2) Condensation of sub-micron sized dust particles within disc
- What elements form at the highest temperatures? What do these form?
- What forms at slightly lower temperatures? What do these form?
- What forms at much lower temperatures?
- What is the relationship between the temperature of the disc and the radius?
- Ca and Al, resulting in the calcium-aluminium-rich inclusions (CAIs) that are the oldest minerals found in meteorites.
- Silicates, and then metal alloys/oxides that form chonrules in meteorites and the terrestrial planets.
- Snowlines of different ices, especially water, ammonia, and then methane.
- T_disc is directly proportional to r^(-3/4)
3) Growth of solid particles by pairwise collisions, from dust to 10km sized planetesimals, initially assisted by electrostatic forces.
- What can collisional growth build? What are two properties of these?
- When does erosion become important?
- Why do ice particles and silicate particles have much more efficient growth of particles?
- How do particles grow past the 1m barrier in the protoplanetary disc?
- Macroscopic dust cakes. Low density, open fractal structure.
- When impact velocity and dust cake size increases.
- Because ice particles are sticky, and silicate particles have ice coatings.
- Growth has to be rapid, aided by instabilities in disc dynamics. Overall pressure gradient in dic is negative, leading to inward drift of meter-scale objects, density waves can lead to pressure maxima and local outward drift. Traps particles in local disc structures, increasing the rate of particle growth through the meter barrier.
6) Gas from the disc is accreted by these larger cores to form the giant planets. Limited by the photo evaporation of the disc by the young Sun.

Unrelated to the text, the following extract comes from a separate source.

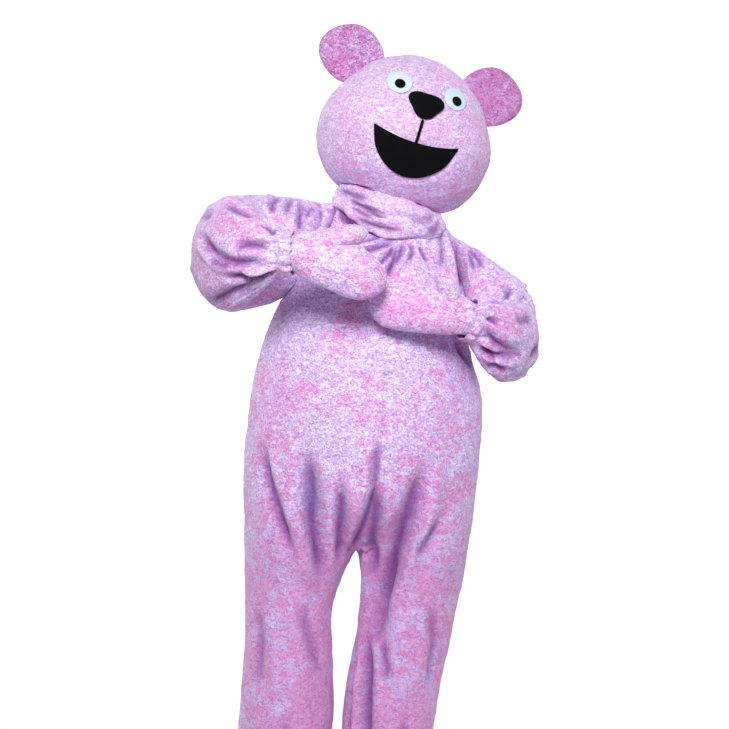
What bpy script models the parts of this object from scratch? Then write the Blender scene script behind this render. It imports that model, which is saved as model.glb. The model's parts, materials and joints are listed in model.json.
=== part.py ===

- When can gas accretion begin?
- Why is it initially slow?
- When does gas accretion become a runaway process? What does this form?
- What causes an ice giant to form rather than a gas giant?
- Once core sufficiently massive that the escape velocity of the core is greater than the mean thermal velocity of the gas.
- Because gas fills the Hill sphere of the core and only contracts through cooling, which is inefficient for diffuse gas.
- Once mass of envelope exceeds mass of core, so gas becomes compressible. Gas giants.
- Timescale to reach runaway gas accretion is similar to the lifetime of the disc of some planets will not reach this phase before the gas disc is dispersed. This leaves an ice giant (with a less massive core and less massive gaseous envelope.
- What causes the gas disc to disperse? Planet migration: - Before the disc is dispersed, what can lead to planet migration? - What is type one migration? - What is type 2 migration?
- X-ray driven photo-evaporation once the Sun turns on as an active star.
- Gravitational interactions.
- Gravity of protoplanet excites spiral density waves in the disc, and gravitational interaction with excess mass in these density waves can transfer angular momentum, allowing the planet to migrate inwards.
- Migration continues but slows after the planet has cleared a gap in the disc.
7) The terrestrial planets assemble on a longer timescale by orbital perturbations leading to giant collisions.
- How were the terrestrial planets formed?
- How did Mercury lose most of its mantle?
- How was the Moon formed?
- What has radio-isotope dating of lunar rock samples shown?
- When gas disc dispersed, inner Solar System thought to have contained many rocky protoplanets that had each grown to isolation mass. Protoplanets likely to have had very eccentric orbits as there was no damping from the gas disc. Secular resonances grew eccentricities until orbits crossed and protoplanets collided to form the 4 terrestrial planets.
- In the final collision.
- From Earth’s mantle following collision with a Mars-sized proto-planet.
- These collisions continued for around 10^8 yr, 10x longer than lifetime of protoplanetary disc.